Resûl-i Ekrem Efendimiz gülümsedi ve:
“– İyi yaptın ey Abdullah!” buyurdu. (Vâkıdî, I, 261; İbn-i Abdilber, II, 496)
“Fârisî’den” sözü, ırkçılık ve ırkla övünme mânası ifade etmektedir. Bu ise harp esnasında savaşan kişinin ihlâsını zedelemektedir. “Ensârî’den” sözünde ise dinî bir muhteva vardır. Bu aynı zamanda İslâmî bir kavram olup, İslâm adına savaşıldığını ifade etmektedir. Efendimiz söz konusu hâdisede, o sahabisini yanlış bir telakkiden kurtarmış ve hayra yönlendirmiştir.

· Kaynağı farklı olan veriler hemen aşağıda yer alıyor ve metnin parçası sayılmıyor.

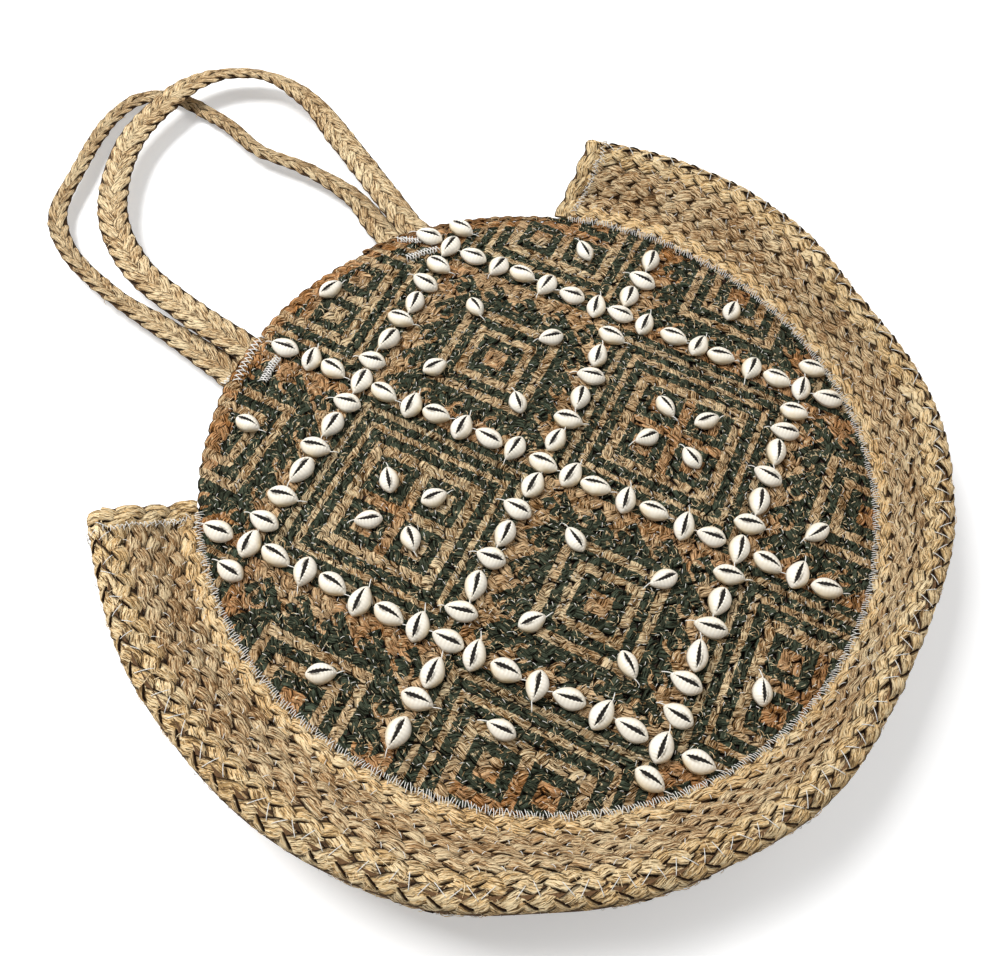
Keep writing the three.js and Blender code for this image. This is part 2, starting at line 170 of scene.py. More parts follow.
# How each kind of braid differs from the braid tree's usual values
BRAID_LOOKS = {
    "row": {"Swing": 0.56, "Rise": 0.0010, "Strand width": 0.68, "Flatness": 0.29, "Lean": 0.015,
            "Plumpness": 0.19, "Sides": 10, "Looseness": 0.0010},
    "coil": {"Swing": 0.57, "Rise": 0.0009, "Strand width": 0.63, "Flatness": 0.32, "Lean": 0.02,
             "Plumpness": 0.18, "Looseness": 0.0011},
    "handle": {"Swing": 0.60, "Rise": 0.0010, "Strand width": 0.37, "Flatness": 0.34, "Lean": 0.0,
               "Plumpness": 0.12, "Looseness": 0.0009},
    "hem": {"Swing": 0.55, "Rise": 0.0014, "Strand width": 0.66, "Flatness": 0.50, "Lean": 0.03,
            "Plumpness": 0.14, "Looseness": 0.0012},
}
ROW_PHASE = 2.4

# Loose fibres on each kind of braid: number per square metre and length
HAIRS = {"coil": (36000, 0.0032), "row": (12000, 0.0062), "crest": (24000, 0.0062), "handle": (9000, 0.0065)}
HAIR_THICKNESS = 0.00028

# Stitches of each seam: lift over the middle line, shortest, longest, share of the thread's diameter
SEAMS = {
    "rim": (0.0026, 0.0034, 0.0068, 0.75),
    "fold": (0.0028, 0.0065, 0.0095, 0.7),
    "row": (0.0028, 0.0028, 0.0045, 0.6),
    "coil": (0.0030, 0.0012, 0.0030, 0.55),
    "hem": (0.0034, 0.0020, 0.0055, 0.7),
}
COIL_STITCH_STEP = 0.0032
HEM_STITCH_STEP = 0.0013
HANDLE_STITCHES = 22
HANDLE_STITCH_LENGTH = (0.005, 0.0065)
HANDLE_STITCH_SLANT = 0.45


def length(name, description, default):
    return FloatProperty(name=name, description=description, default=default, unit="LENGTH")


def colour(name, description, text):
    """Colour property whose default is a hexadecimal screen colour."""
    parts = [int(text[i:i + 2], 16) / 255 for i in (0, 2, 4)]
    linear = tuple(p / 12.92 if p <= 0.04045 else ((p + 0.055) / 1.055) ** 2.4 for p in parts)
    return FloatVectorProperty(
        name=name, description=description, default=linear, size=3, subtype="COLOR", min=0, max=1)


class BraidSizes(bpy.types.PropertyGroup):
    """Sizes of the braids"""
    coil_pitch: length("Coil width", "Width of the braid that a panel is coiled from", 0.012)
    coil_lobe: length("Coil lobe", "Length of one lobe on a panel's braid", 0.0098)
    row_lobe: length("Row lobe", "Length of one lobe on a gusset row", 0.0150)
    handle_width: length("Handle width", "Width of a handle's flat braid", 0.0225)
    handle_lobe: length("Handle lobe", "Length of one lobe at a handle's edge", 0.0122)
    handle_strands: IntProperty(
        name="Handle strands", description="Number of strands in a handle", default=5, min=3)


class StitchSizes(bpy.types.PropertyGroup):
    """Sizes of the sewing"""
    thread: length("Thread", "Diameter of the sewing thread", 0.0006)
    rim_pitch: length("Rim pitch", "Distance between two stitches of the rim seam", 0.0015)
    fold_pitch: length("Fold pitch", "Distance between two stitches of the fold seam", 0.0075)
    seed: IntProperty(name="Seed", description="Start value of the irregular places", default=7)


class ShellSizes(bpy.types.PropertyGroup):
    """Sizes of the cowrie shells"""
    length: length("Length", "Length of a shell", 0.0196)
    width: length("Width", "Width of a shell", 0.0134)
    height: length("Height", "Height of a shell", 0.0062)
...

Bunu da sadece bir kelimelik alternatifle gerçekleştirmiştir.
Birgün Peygamber Efendimiz, mü’minleri yollara oturmaktan men edince onlar:
– Biz buna mecbûruz, meselelerimizi orada konuşuyoruz, diye izin istediler.
Resûlullah -sallallahu aleyhi ve sellem-:
“– Oturmaktan vazgeçemeyecekseniz o halde yolun hakkını verin!” buyurdu ve harama bakmamalarını, gelip geçenleri incitmemelerini, selâm almalarını, mârufu emredip münkerden nehyetmelerini istedi. (Buhârî, Mezâlim, 22; Müslim, Libâs, 114)
İslâmî talim ve terbiyede esas olan, insanlara doğruları öğretmek ve o doğrular istikametinde yaşamalarını sağlamaktır. Muhtelif yollarla kazandıkları yanlış bilgi, kanaat ve uygulamaları tashih edip yerine doğruları ikame edebilmektir. Özellikle insan ve toplum hayatında yer etmiş yanlışları düzeltmede en etkili metotlardan biri de, sadece yanlışı tenkitle kalmayıp alternatif çözüm yolları gösterebilmektir.